In this patch, I do need to call cpuhp_state_remove_instance() and
acomp_ctx_dealloc() in this case because there is no teardown callback
being registered.
>
> >
> > >
> > > >
> > > > /* being the current pool takes 1 ref; this func expects the
> > > > * caller to always add the new pool as the current pool
> > > > @@ -292,6 +313,9 @@ static struct zswap_pool
> *zswap_pool_create(char
> > > *compressor)
> > > >
> > > > ref_fail:
> > > > cpuhp_state_remove_instance(CPUHP_MM_ZSWP_POOL_PREPARE,
> > > &pool->node);
> > > > +
> > > > + for_each_possible_cpu(cpu)
> > > > + acomp_ctx_dealloc(per_cpu_ptr(pool->acomp_ctx, cpu));
> > > > error:
> > > > if (pool->acomp_ctx)
> > > > free_percpu(pool->acomp_ctx);
> > > > @@ -322,9 +346,15 @@ static struct zswap_pool
> > > *__zswap_pool_create_fallback(void)
> > > >
> > > > static void zswap_pool_destroy(struct zswap_pool *pool)
> > > > {
> > > > + int cpu;
> > > > +
> > > > zswap_pool_debug("destroying", pool);
> > > >
> > > > cpuhp_state_remove_instance(CPUHP_MM_ZSWP_POOL_PREPARE,
> > > &pool->node);
> > > > +
> > > > + for_each_possible_cpu(cpu)
> > > > + acomp_ctx_dealloc(per_cpu_ptr(pool->acomp_ctx, cpu));
> > > > +
> > > > free_percpu(pool->acomp_ctx);
> > > >
> > > > zs_destroy_pool(pool->zs_pool);
> > > > @@ -736,39 +766,35 @@ static int
> zswap_cpu_comp_prepare(unsigned int
> > > cpu, struct hlist_node *node)
> > > > {
> > > > struct zswap_pool *pool = hlist_entry(node, struct zswap_pool,
> > > node);
> > > > struct crypto_acomp_ctx *acomp_ctx = per_cpu_ptr(pool-
> > > >acomp_ctx, cpu);
> > > > - struct crypto_acomp *acomp = NULL;
> > > > - struct acomp_req *req = NULL;
> > > > - u8 *buffer = NULL;
> > > > - int ret;
> > > > + int ret = -ENOMEM;
> > > >
> > > > - buffer = kmalloc_node(PAGE_SIZE, GFP_KERNEL, cpu_to_node(cpu));
> > > > - if (!buffer) {
> > > > - ret = -ENOMEM;
> > > > - goto fail;
> > > > - }
> > > > + /*
> > > > + * To handle cases where the CPU goes through online-offline-online
> > > > + * transitions, we return if the acomp_ctx has already been initialized.
> > > > + */
> > > > + if (!IS_ERR_OR_NULL(acomp_ctx->acomp))
> > > > + return 0;
> > >
> > > Is it possible for acomp_ctx->acomp to be an ERR value here?
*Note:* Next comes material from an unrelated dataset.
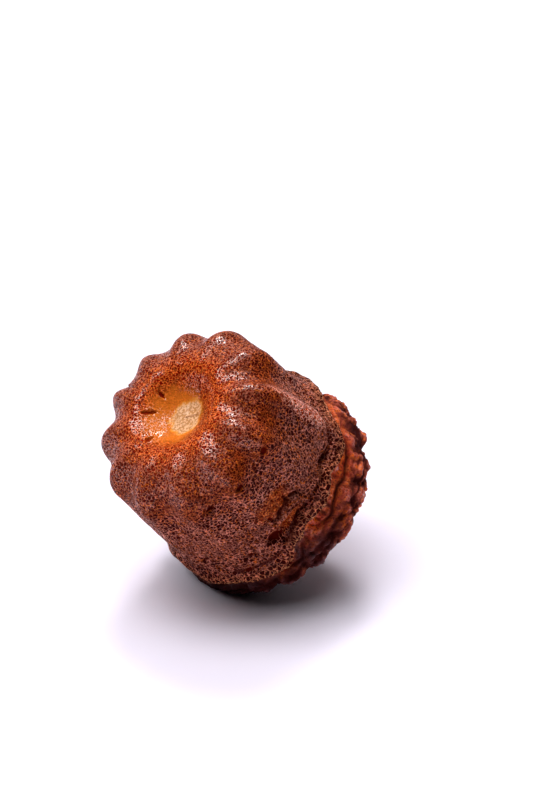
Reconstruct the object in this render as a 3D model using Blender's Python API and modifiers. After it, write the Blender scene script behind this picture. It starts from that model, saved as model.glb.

If it is,
> > > then zswap initialization should have failed. Maybe WARN_ON_ONCE() for
> > > that case?
> >
> > This is checking for a valid acomp_ctx->acomp using the same criteria
> > being uniformly used in acomp_ctx_dealloc(). This check is necessary to
> > handle the case where the CPU goes through online-offline-online state
> > transitions.
>
> I think I am confused. I thought now we don't free this on CPU offline,
> so either it's NULL because this is the first time we initialize it on
> this CPU, or it is allocated.
Yes, this is correct.
> If it is an ERR value, then the pool
> creation should have failed and we wouldn't be calling this again on CPU
> online.
>
> In other words, what scenario do we expect to legitimately see an ERR
> value here?
I am using "(!IS_ERR_OR_NULL(acomp_ctx->acomp)" as a check for the
acomp being allocated already. I could instead have used "if (acomp_ctx->acomp)",
but use the former to be consistent with patch 20/22.
I cannot think of a scenario where we can expect an ERR value here.
Thanks,
Kanchana